The untold truth about insulin and our modern diet

May 09, 2016

It is very stylish to be concerned with the protein, fat, and carbohydrate content of our diets. This has led to a lot of articles that are confusing for us all because of the tremendous differences in their content. I hope this article simplifies the subject so that you will feel comfortable with your eating habits again.

According to scientists, primitive people ate diets that were hunted and gathered as they walked about the earth. This is known from fossils—even feces became fossilised, so we know what these people were eating: meats, fibrous vegetables (greens, asparagus,etc.), roots, and picked fruits. Scientists maintain that we have eaten this way for 100,000,000 years. Much more recent is our efforts at agriculture. Again, according to scientists, human society with organised agriculture goes back 10,000 years or so. This means that bread, rice, breakfast cereal, and other grain products are very recent additions to our diets. Beer may be the reason that primitive man even wanted to raise grains, or the desire for wine creating grape farmers.

This is important for us because of the new biochemical challenges that our bodies are being tested with.

Let’s talk about insulin. If you look in any medical textbook, there will be a section dealing with insulin and the “normal” control of blood sugar. When the blood glucose levels get too high, our bodies secrete insulin to prevent body damage from the high glucose levels by shunting the extra glucose to the fat cells. This is a good thing, but it was very uncommon in the lives of primitive people.How often did they consume large amounts of carbohydrates? Perhaps a special festival where beer or wine was consumed? Summertime when there were large amounts of ripe fruits? In our society, it is common for insulin to be secreted 4 to 6 times daily with various meals and snacks.

So what? The problem with all of this insulin secretion is that the insulin is a pro-inflammatory hormone. That’s right, secretion of insulin leads to inflammation throughout the body. So your joint pains, your headaches, your bruises, your strains—all of your pains are made worse through the secretion of insulin. This is terrible, isn’t it? Our very way of lifestyle and diet leads to increased inflammation!

This is the problem with selecting an untested lifestyle that only dates back 10,000 years: we haven’t adapted to this huge change.

If we were eating the hunter-and-gatherers’ diet, our blood sugar would rarely go high enough to require insulin secretion. For millions of years, then, we rarely secreted insulin. We ate fats, proteins, some nuts and berries, and fibrous vegetables. No insulin required.

Now we eat diets requiring insulin every meal! We have developed new diseases unknown to primitive man: diabetes, heart disease, cancer, etc. Of course, we don’t worry about starvation, sabre-tooth tigers mauling us, or being eaten by a pack of wolves, but,really we have made a lot of problems for ourselves through this10,000-year-old experiment.

When we eat too many carbohydrates, our white blood cells are less active for 4 hours—each time the blood sugar goes high.
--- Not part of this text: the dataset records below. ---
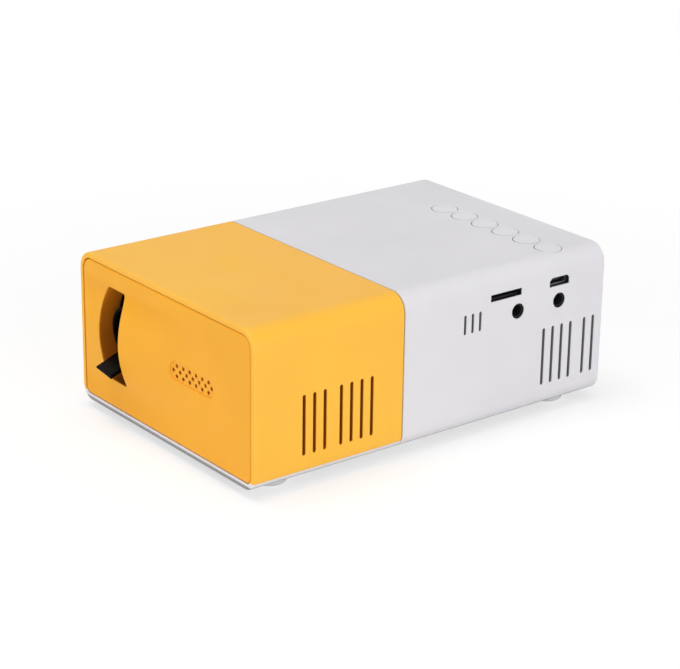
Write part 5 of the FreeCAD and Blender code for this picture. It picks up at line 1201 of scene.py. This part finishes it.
def circuit_board(name):
    """Solder mask with tracks under it and rows of plated pads."""
    colours = settings().colours
    recipe = Recipe(name)
    tracks = recipe.node("TexBrick", Vector=recipe.place, Scale=260.0, Mortar_Size=0.03,
                         Color1=(*shade(colours.board, 0.85), 1), Color2=(*colours.board, 1),
                         Mortar=(*shade(colours.board, 1.7), 1)).outputs["Color"]
    pads = recipe.sum(recipe.cells(0.0021), 0.16, "LESS_THAN")
    recipe.set(Base_Color=recipe.mix(pads, tracks, colours.copper), Metallic=pads,
               Roughness=recipe.ramp(recipe.noise(0.004), 0.25, 0.4))
    recipe.bump(pads, 0.00003)
    return recipe.material


class PROJECTOR_OT_speaker(Operator):
    """Speaker, its mesh and its lead"""
    bl_idname = "projector.speaker"
    bl_label = "Speaker"

    def execute(self, context):
        colours = settings().colours
        weave = Recipe("mesh_finish")
        threads = weave.cells(0.0003)
        weave.set(Base_Color=weave.mix(threads, (0.03, 0.015, 0.006), (0.012, 0.006, 0.003)),
                  Roughness=weave.ramp(threads, 0.7, 0.9))
        weave.bump(threads, 0.00005)
        dress(["grille_mesh"], weave.material)
        dress(["speaker_frame"], moulded("speaker_frame_finish", colours.black_plastic, 0.5))
        paper = Recipe("cone_finish")
        fibre = paper.noise(0.0006, detail=6.0, place=paper.stretched((1, 1, 3)))
        paper.set(Base_Color=paper.mix(fibre, (0.012, 0.012, 0.012), (0.05, 0.048, 0.045)),
                  Roughness=paper.ramp(fibre, 0.75, 0.95))
        paper.bump(fibre, 0.00005)
        dress(["speaker_cone"], paper.material)
        dress(["speaker_magnet"], metal("magnet_finish", (0.25, 0.26, 0.28), 0.42, (1, 1, 1)))
        dress(["speaker_lead"], moulded("lead_finish", colours.lead, 0.45, grain=0.0008))
        return {"FINISHED"}


class PROJECTOR_OT_fan(Operator):
    """Cooling fan's frame and rotor"""
    bl_idname = "projector.fan"
    bl_label = "Fan"

    def execute(self, context):
        colours = settings().colours
        dress(["fan_frame"], moulded("fan_frame_finish", shade(colours.black_plastic, 1.5), 0.55))
        dress(["fan_rotor"], moulded("fan_rotor_finish", shade(colours.black_plastic, 1.2), 0.4))
        return {"FINISHED"}


class PROJECTOR_OT_fasteners(Operator):
    """Screws and the brass tripod insert"""
    bl_idname = "projector.fasteners"
    bl_label = "Fasteners"

    def execute(self, context):
        colours = settings().colours
        screws = sorted(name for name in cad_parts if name.endswith("screws"))
        dress(screws, metal("screw_finish", colours.steel, 0.34, (1, 1, 6)))
        dress(["tripod_insert"], metal("brass_finish", colours.brass, 0.3, (1, 1, 8)))
        return {"FINISHED"}


# ---- Panel, registration and run ----

OPERATORS = (
    PROJECTOR_OT_stage,
    PROJECTOR_OT_front_panel,
    PROJECTOR_OT_focus_lever,
    PROJECTOR_OT_casing,
    PROJECTOR_OT_keys,
    PROJECTOR_OT_optics,
    PROJECTOR_OT_sockets,
    PROJECTOR_OT_light_engine,
    PROJECTOR_OT_electronics,
    PROJECTOR_OT_speaker,
    PROJECTOR_OT_fan,
    PROJECTOR_OT_fasteners,
)


class VIEW3D_PT_projector(Panel):
    """Lists the projector's steps and settings"""
    bl_idname = "VIEW3D_PT_projector"
    bl_label = "Home projector"
    bl_space_type = "VIEW_3D"
    bl_region_type = "UI"
    bl_category = "Projector"

    def draw(self, context):
        column = self.layout.column()
        for operator in OPERATORS:
            column.operator(operator.bl_idname)
        groups = context.scene.projector_settings
        for group in (groups.colours, groups.panel, groups.lever, groups.stage):
            box = column.box()
            for name in group.__annotations__:
                box.prop(group, name)


GROUPS = (ProjectorColours, FrontPanelShape, LeverShape, StageSettings, ProjectorSettings)
CLASSES = (*GROUPS, *OPERATORS, VIEW3D_PT_projector)


def register():
    for made in CLASSES:
        bpy.utils.register_class(made)
    bpy.types.Scene.projector_settings = PointerProperty(type=ProjectorSettings)


def unregister():
    del bpy.types.Scene.projector_settings
    for made in reversed(CLASSES):
        bpy.utils.unregister_class(made)


def main():
    register()
    for operator in OPERATORS:
        family, name = operator.bl_idname.split(".")
        getattr(getattr(bpy.ops, family), name)()


if __name__ == "__main__":
    main()
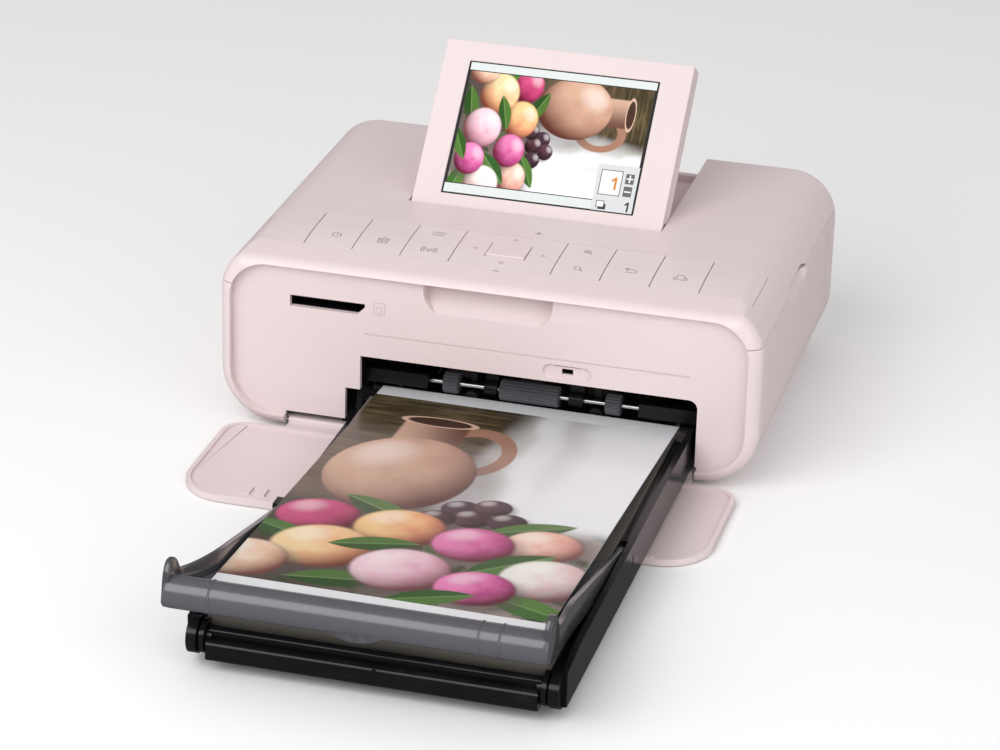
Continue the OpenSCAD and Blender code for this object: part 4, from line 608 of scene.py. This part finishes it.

No more orange juice for colds and flus!

Remember, when we drink alcohol, juice, sugar beverages, or eat cakes, pies, pastries, bread, cookies, or breakfast cereals, then we secrete insulin.

If we have cancer cells, they have 16 times as many insulin receptors as our fat cells, so when they are present, they eat almost all of the glucose released from these dangerous foods. And our white blood cells don’t fight for a while, either.

If we don’t have cancer, then the extra glucose is turned into fat. Then, once we go without food for a while, once the glucose has run out, then our livers make glucose—at first from stored starch, and then from fat. But the metabolic shifting mechanism of the liver can be impeded through many possible ways. With this problem, the person becomes hypoglycemic and the adrenals, liver, and thyroid can become imbalanced as well.

All of these sugars also challenges our hearts—we develop cardiovascular disease. As our blood vessels get worse and worse, we develop circulatory problems (most importantly) in our hearts and brains. This leads to heart disease, circulatory problems, senility and other brain conditions, etc.

When we secrete a lot of insulin through bad lifestyle, we exhaust our insulin manufacturing plant (the pancreas) and develop Type 2 diabetes. This also promotes increased cardiovascular problems.

Are you getting the picture? Our food experiment in organised agriculture has led to most of the common forms of death in our times.

This is why I like the high protein, high fat, low carbohydrate diets that are touted with different names. Of course, we should want the grass-fed and organic animal products, moderate intake of vegetable fats, and general avoidance of simple carbohydrates. That’s enough for now. The rest will become topics for future articles.